For the third week in a row, "Let Me Go" remained in top 5 in the UK charts selling 33,512 copies and remained at no. 2 in the Scottish official chart. During its fourth week of release it once again sold over 30,000 copies, being certified Silver by the BPI. The single has since been certified Gold.

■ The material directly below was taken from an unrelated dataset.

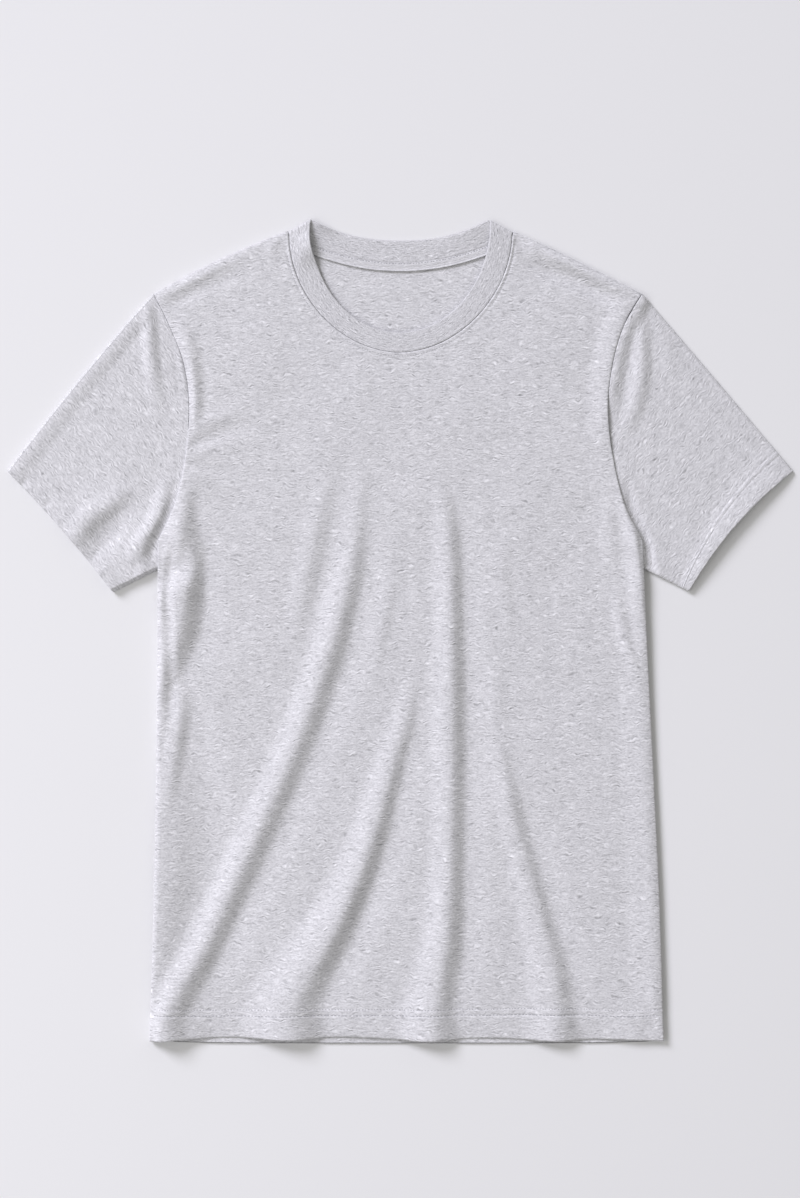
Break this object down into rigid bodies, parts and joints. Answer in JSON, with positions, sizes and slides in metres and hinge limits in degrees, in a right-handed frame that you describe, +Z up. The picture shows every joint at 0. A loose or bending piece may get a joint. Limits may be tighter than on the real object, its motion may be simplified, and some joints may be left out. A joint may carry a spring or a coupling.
{
  "type": "crew-neck t-shirt",
  "caption": "Short-sleeved crew-neck T-shirt in heather grey jersey with a ribbed neck band, laid flat with its front up and soft folds towards the hem.",
  "frame": {"origin": "under the middle of the shirt's outline, on the surface it lies on", "axes": "+Y towards the neck, +X towards the wearer's left side, +Z up out of the shirt's front"},
  "size_m": [0.7456, 0.7822, 0.0123],
  "materials": {
    "jersey": "soft matt single jersey, mottled along its courses",
    "rib": "matt 1x1 rib, folded double",
    "tape": "matt self-fabric tape with twin-needle stitching"
  },
  "bodies": {
    "root": {"front_panel": "jersey", "back_panel": "jersey", "sleeve_right": "jersey", "sleeve_left": "jersey", "neck_rib": "rib", "neck_tape": "tape"}
  },
  "joints": []
}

As of November 2020, "Let Me Go" has moved a total of 558,000 units in the United Kingdom, the most for any Barlow single.

==Track listing==
  - Digital download
1. "Let Me Go" – 3:38

  - UK CD promo single
2. "Let Me Go" (album version) – 3:40
3. "Let Me Go" (instrumental version) – 3:40

==Credits and personnel==
- Gary Barlow – songwriter, vocals, additional keyboards, backing vocals
- Steve Power – producer
- Mark "Spike" Stent – mixer
- Ryan Carline – engineer, programming
- Rohan Onraet – engineer, percussion, programming
- Tim van der Kuil – guitar, banjo, pedal steel guitar
- John Parricelli – guitar
- Sam Dixon – double bass
- Jeremy Stacey – drums
- David Arch – piano
- Massimo Restaino – accordion
- Andy Caine – backing vocals
- Ami Richardson – backing vocals
- Tony Cousins – mastering

Credits adapted from Since I Saw You Last liner notes.

==Charts==
===Weekly charts===

| Chart (2013–2014) | Peak position |
|---|---|
| Austria (Ö3 Austria Top 75) | 32 |
| Belgium (Ultratip Bubbling Under Flanders) | 90 |
| Belgium (Ultratip Bubbling Under Wallonia) | 10 |
| Europe (Euro Digital Songs) | 5 |
| Germany (Media Control Charts) | 25 |
| Ireland (IRMA) | 8 |
| Scottish Singles Sales (Official Charts) | 1 |
| Slovenia (SloTop50) | 22 |
| UK Singles (Official Charts) | 2 |
| UK Airplay (Music Week) | 1 |

===Year-end charts===

| Chart (2013) | Position |
|---|---|
| UK Singles (Official Charts Company) | 78 |

==Certifications==

| Region | Certification | Certified units/sales |
| United Kingdom (BPI) | Platinum | 600,000^{‡} |
^{‡} Sales+streaming figures based on certification alone.